Rather than optimising for viewability alone the industry must move towards metrics that combine viewability with engagement to gain a better understanding of an ad’s effectiveness. Sovrn is about to publish a whitepaper on Viewable Engagement Time (VET) a metric that measures how long an ad is not only in-view but also being engaged with, using engagement events such as clicks, scrolls and keyboard movements which prove the user is present and actively engaged with the on-page content. VET opens up the possibility of introducing a maximum threshold where publishers can legitimately reload an ad unit if the user has been actively engaged for a certain period of time, we recommend 30 seconds, bringing digital into line with other forms of time-limited advertising.
Finally we are seeing the steady rise of niche publishing what’s your view on the power balance between niche publishers and the major content platforms?
These two groups of publishers sit at opposite ends of the content curve and are both highly valuable to advertisers in different ways. At one end of the curve are smaller niche publishers who may attract fewer visitors, but who have very specific content, produced by passionate enthusiasts and a highly focused appeal. Moving along the curve content becomes more and more generic in order to appeal to wider audiences, until ultimately it reaches the mass appeal of the major publishers who enjoy the most visitors.

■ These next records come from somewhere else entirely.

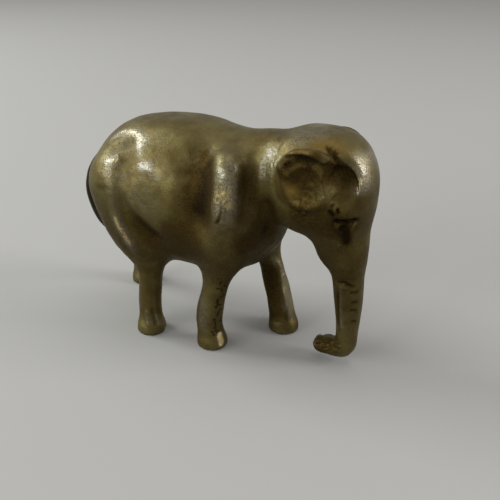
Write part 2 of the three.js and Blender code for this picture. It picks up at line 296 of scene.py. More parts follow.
# one stroke of each kind; a stain leaves the shape alone and only changes how the skin looks
bead = partial(Stroke, Tool.BEAD)
ledge = partial(Stroke, Tool.STEP)
filed = partial(Stroke, Tool.FILE)
grain = partial(Stroke, Tool.GRAIN)
stain = partial(Stroke, Tool.GRAIN, height=0.0)


def eased_line(points: np.ndarray, pieces: int = 6) -> np.ndarray:
    """A smooth line through points.

    Args:
        points: at least two rows.
        pieces: how many parts each span is cut in.

    Returns:
        More rows, along a smooth curve through the same points.
    """
    if len(points) < 3:
        return points
    padded = np.vstack([2 * points[0] - points[1], points, 2 * points[-1] - points[-2]])
    rows = []
    for i in range(1, len(padded) - 2):
        a, b, c, d = padded[i - 1 : i + 3]
        for t in np.arange(pieces) / pieces:
            rows.append(
                0.5 * (2 * b + (c - a) * t + (2 * a - 5 * b + 4 * c - d) * t**2 + (3 * b - 3 * c + d - a) * t**3)
            )
    return np.vstack([*rows, padded[-2]])


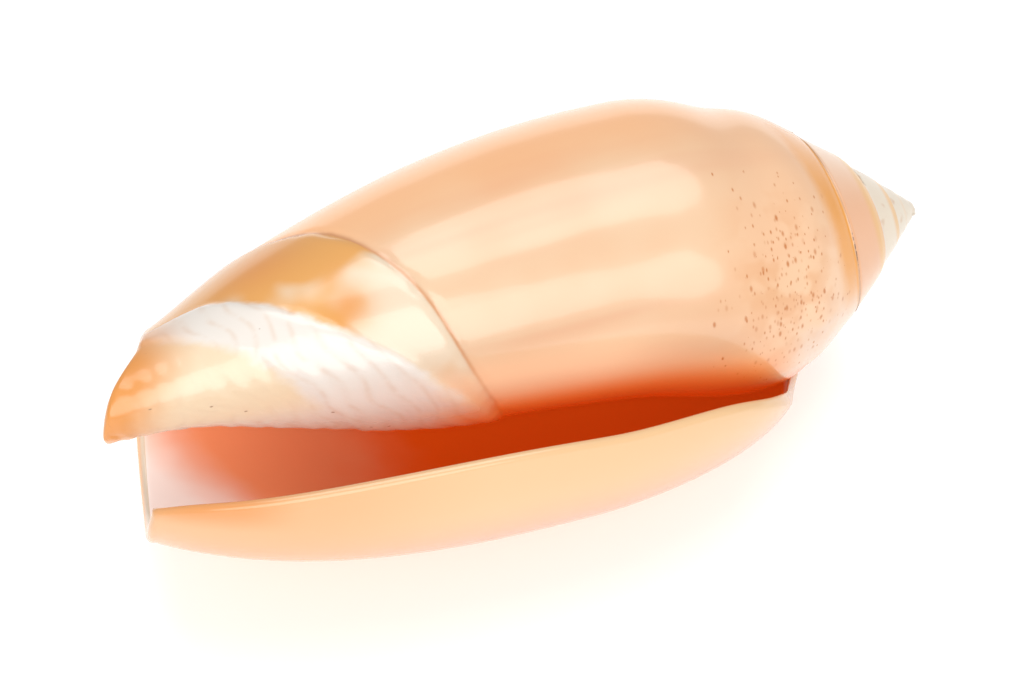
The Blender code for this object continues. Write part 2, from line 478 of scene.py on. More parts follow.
class Profile:
    """The curves that the shell's shape is read from."""

    suture_station = Curve(
        "Suture Station",
        [
            (0, 7.35), (50, 7.7), (100, 8.15), (160, 8.8), (220, 9.6), (260, 10.2), (300, 11.0),
            (360, 12.6),
        ],
    )
    suture_radius = Curve(
        "Suture Radius",
        [
            (0, 6.4), (50, 6.72), (100, 7.1), (160, 7.6), (220, 8.1), (260, 8.4), (300, 8.65),
            (360, 9.25),
        ],
    )
    inner_radius = Curve(
        "Inner Radius",
        [
            (6, 5.9), (8, 7.25), (10.5, 8.8), (12.5, 9.5), (15, 9.65), (18, 9.2), (22, 8.15),
            (27, 7.35), (31, 6.9), (35.5, 6.4), (38, 6.0), (42, 5.1), (46, 4.0), (50, 2.8),
            (54, 1.8), (57.5, 1.6), (61, 1.5),
        ],
    )
    middle_growth = Curve(
        "Middle Growth",
        [
            (-360, -0.16), (-180, -0.08), (-50, 0.0), (0, 0.15), (50, 0.36), (130, 0.66),
            (200, 0.76), (240, 0.77), (275, 0.79), (315, 0.96), (380, 1.0),
        ],
    )
    shoulder_growth = Curve(
        "Shoulder Growth",
        [
            (-360, -0.1), (-50, 0.0), (0, 0.0), (118, 0.0), (220, 0.45), (310, 0.94),
            (380, 1.0),
        ],
    )
    front_growth = Curve(
        "Front Growth",
        [
            (-360, -0.05), (-180, -0.03), (-50, 0.0), (0, 0.10), (50, 0.25), (90, 0.27),
            (130, 0.28), (180, 0.40), (230, 0.57), (280, 0.80), (330, 0.97), (380, 1.05),
        ],
    )
    shoulder_share = Curve(
        "Shoulder Share",
        [
            (6, 0.1), (9, 0.2), (12, 0.52), (13.5, 0.58), (15.7, 0.27), (18, 0.05), (20, 0),
        ],
    )
    front_share = Curve(
        "Front Share",
        [
            (14, 0), (26, 0.08), (32, 0.2), (38, 0.38), (44, 0.54), (50, 0.70), (54, 0.90),
            (57.6, 1.05), (61, 1.1),
        ],
    )
    margin = Curve(
        "Front Margin",
        [
            (0, 59.4), (40, 59.3), (60, 58.7), (80, 57.4), (100, 56.0), (120, 55.2),
            (150, 54.8), (180, 55.0), (240, 56.0), (300, 57.8), (335, 58.5), (360, 58.2),
        ],
    )
    lip_growth = Curve(
        "Lip Growth",
        [
            (0, 300), (0.03, 312), (0.05, 328), (0.08, 340), (0.12, 347), (0.2, 353),
            (0.32, 355.5), (0.45, 358), (0.6, 359.3), (0.76, 358.3), (0.9, 355), (0.96, 352),
            (1.0, 348),
        ],
    )
    back_room = Curve(
        "Back Room",
        [
            (60, 0), (80, 0.6), (110, 1.8), (180, 3.6), (240, 6.0), (300, 9.0),
        ],
    )
    front_edge = Curve("Front Edge", [(180, 55.0), (220, 53.0), (260, 50.0), (300, 46.0)])
    band_line = Curve(
        "Band Line",
        [
            (-60, 32.4), (-7, 34.6), (18, 36.1), (40, 37.3), (60, 38.6), (76, 40.0), (92, 41.5),
            (112, 43.8), (130, 46.4), (160, 51.0), (190, 55.6),
        ],
    )
    callus_line = Curve(
        "Callus Line",
        [
            (-60, 31.5), (-6, 35.4), (9, 37.4), (28, 39.9), (42, 42.3), (57, 44.7), (71, 46.9),
            (86, 49.3), (106, 52.6), (114, 54.9), (124, 58.0), (150, 64.0),
        ],
    )
    tongue_line = Curve(
        "Tongue Line",
        [
            (-30, 43.0), (12, 46.1), (48, 49.4), (66, 51.6), (80, 53.5), (103, 56.5),
            (130, 61.0),
        ],
    )


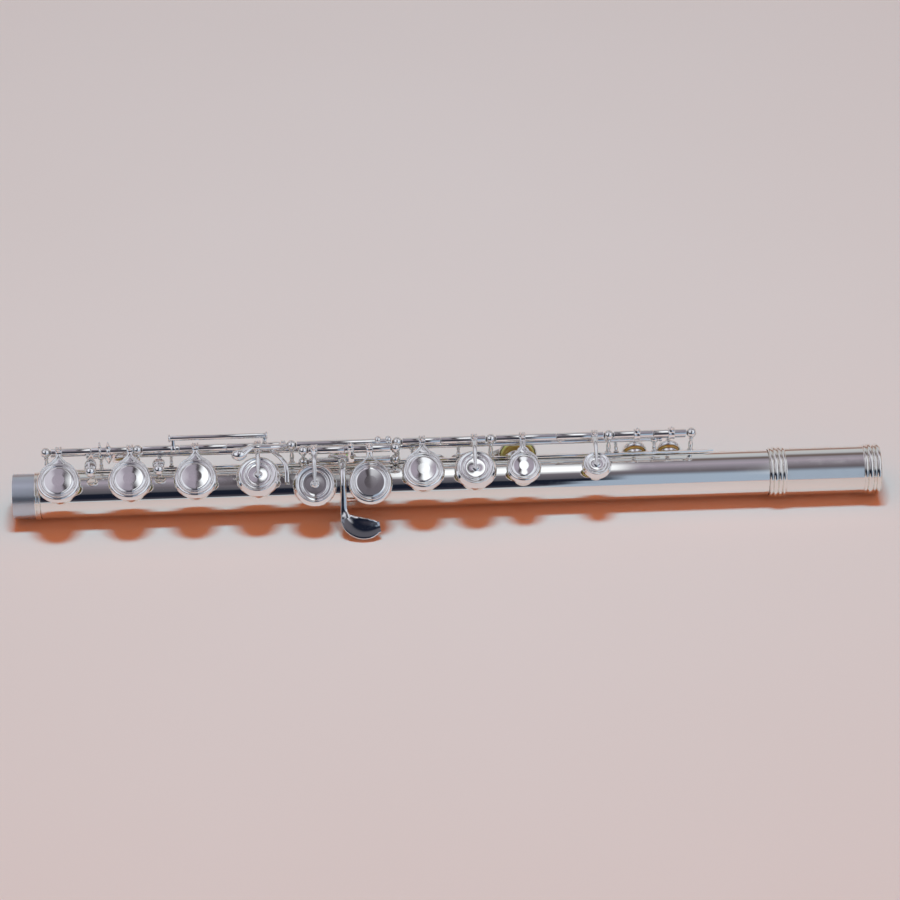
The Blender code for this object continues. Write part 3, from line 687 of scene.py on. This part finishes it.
def dished_cup(place, radius, gap, rings):
    """Closed cup whose top falls in steps to a central boss."""
    edge = RIM + gap + PAD_PROUD
    roof = RIM + gap + PAD_THICK + GAP
    top = roof + CUP_WALL
    pocket = radius - CUP_WALL - 0.25
    outer, mid, inner = (radius * r for r in rings)
    profile = [
        (0, roof), (pocket, roof), (pocket, edge), (radius - 0.3, edge), (radius, edge + 0.3),
        (radius, edge + 1.1), (radius - 0.3, top - 0.7), (outer + 0.3, top + 0.25),
        (outer, top + 0.72), (outer - 0.45, top + 0.74), (outer - 0.9, top + 0.4), (mid + 0.2, top + 0.25),
        (mid, top + 0.5), (mid - 0.35, top + 0.5), (mid - 0.7, top + 0.2), (inner, top + 0.1),
        (1.7, top + 0.16), (1.3, top + 0.5), (0.9, top + 0.95), (0, top + 1.05),
    ]
    return turned(profile, place, 96, ease=0.2)


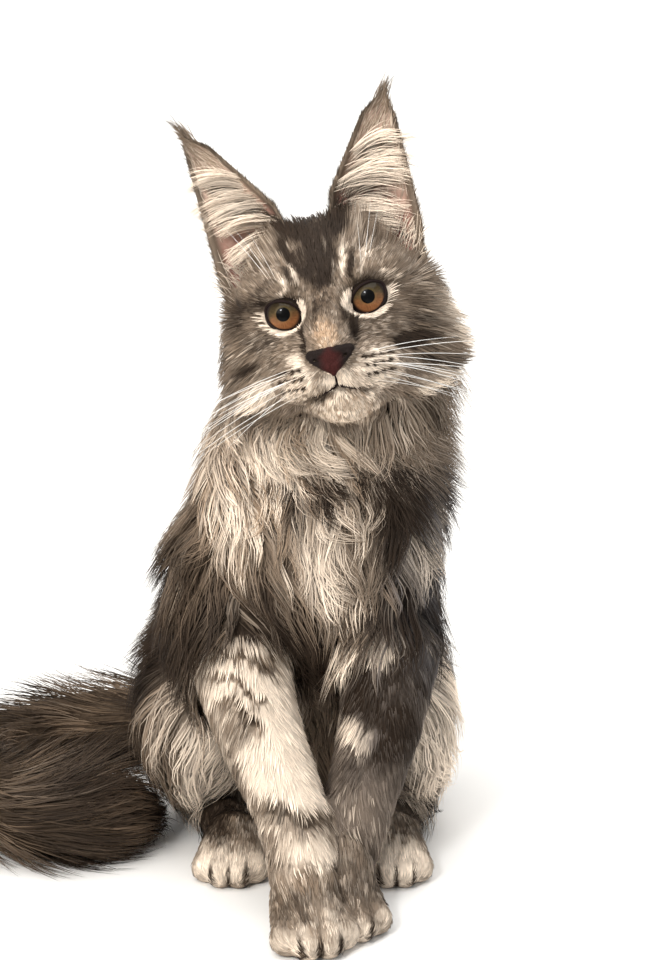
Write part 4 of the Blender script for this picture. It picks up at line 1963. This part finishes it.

Traditionally advertisers have valued the enormous reach of the major content platforms, but the tide is beginning to turn in favour of smaller niche publishers. Advertisers are realising the benefits of presenting their brand to consumers in a place where they are most engaged, where they are spending time, and where their message is not only relevant to the experience, it may even add to it. Audiences dedicate their time to niche publisher sites because the content is meaningful to them and speaks to their life or work interests, and advertisers are beginning to understand the value of delivering their message in this type of environment. But as discussed earlier maintaining net neutrality is going to be vital in ensuring these niche publishers continue to have their voices heard.